I just recorded the audio for a master class given by jazz pianist Richie Beirach who would certainly disagree with that.
He said that the "job" of the classical musician was to consistently play the piece "the SAME but GREAT" and a jazz musician's goal was to continue to play something "DIFFERENT but GREAT".
As for the whole "art" vs "craft" thing, I have always considered myself a craftsman, not an artist. My job is to facilitate the artist in presenting their music to an audience.
PS The more you learn about some of those German and Austrian guys 300 years ago you find a lot of them FAR from "stuffy". A lot of them were just hustling gigs and commissions, trying to make a living and MAYBE attain some degree of fame, just like musicians nowdays.
It was tounge-in-cheek
The cover bands vs original bands thing is basically a schoolyard popularity contest gone astray: Most bands feel like if they can get people to pay to hear THEM play THEIR music, they've won.

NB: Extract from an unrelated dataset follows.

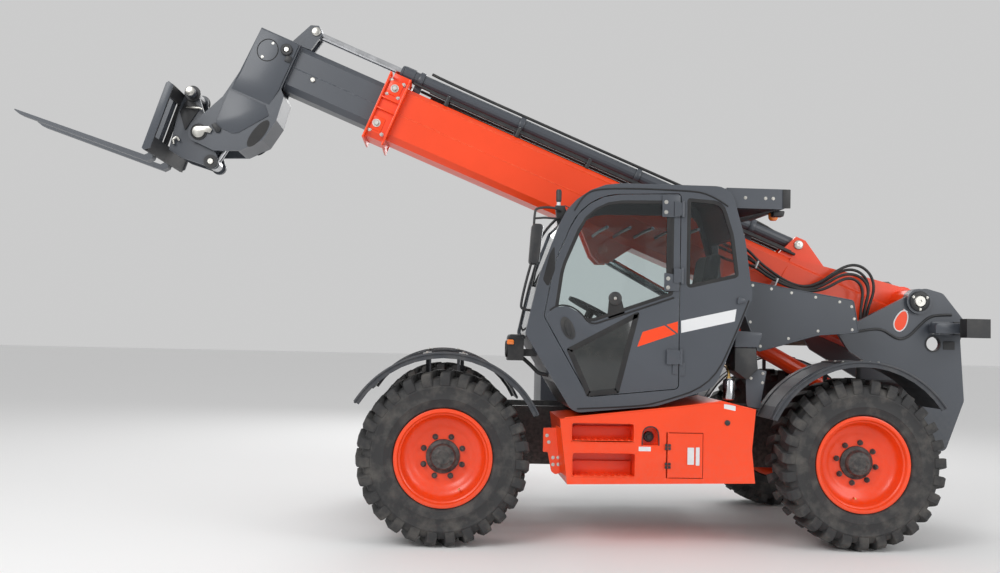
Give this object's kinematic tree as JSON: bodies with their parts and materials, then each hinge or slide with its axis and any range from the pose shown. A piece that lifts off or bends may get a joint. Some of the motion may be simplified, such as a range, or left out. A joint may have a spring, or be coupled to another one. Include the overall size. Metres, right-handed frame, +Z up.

I know many talented musicians who play in cover bands. Some of them try to "sneak in" some originals during a set "to see how it works". Sadly, it's a completely different crowd. If a musician starts down the road of cover band muso it's very hard to change rails and become "known". A better bet, if one were to consider things from a career standpoint only, would probably be to work as session muso for "Bands that have the name of the lead singer" and then go solo. At least there will be a well-know name in the release-promo package...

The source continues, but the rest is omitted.